Here, the act at hand constituting the nuisance — Defendant’s setting vehicle weight restrictions on roads within its city limits — is expressly authorized by Vehicle Code section 35701, subdivision (a). This is different from the consequences of the act constituting the nuisance — a regional traffic impact on Plaintiff. Thus, Varjabedian is inapposite here, and the Court finds that Defendant is entitled to statutory immunity for the public nuisance pursuant to Civil Code section 3482.

 

The Court sustains Defendant’s Demurrer without leave to amend. (Farmers Ins.
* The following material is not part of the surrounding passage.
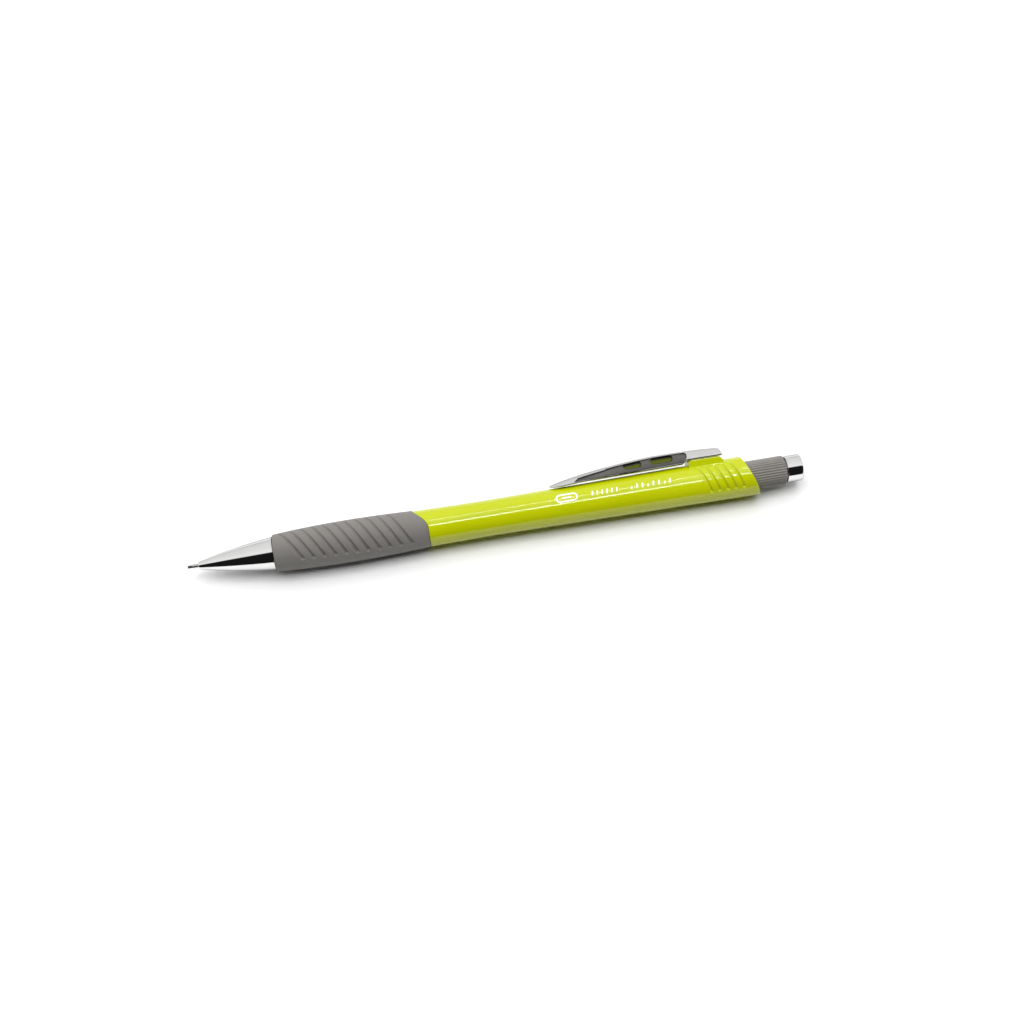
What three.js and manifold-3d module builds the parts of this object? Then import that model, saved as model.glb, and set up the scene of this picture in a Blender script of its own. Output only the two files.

Exh., supra, at 499, 503.)

 

E.       Separation of Powers Doctrine

 

As the Court has found that Defendant is entitled to statutory immunity for the alleged public nuisance at issue, the Court need not reach the Parties’ arguments regarding the separation of powers doctrine.

 

IV.       Conclusion

Defendant City of Cerritos’s Demurrer is SUSTAINED without leave to amend.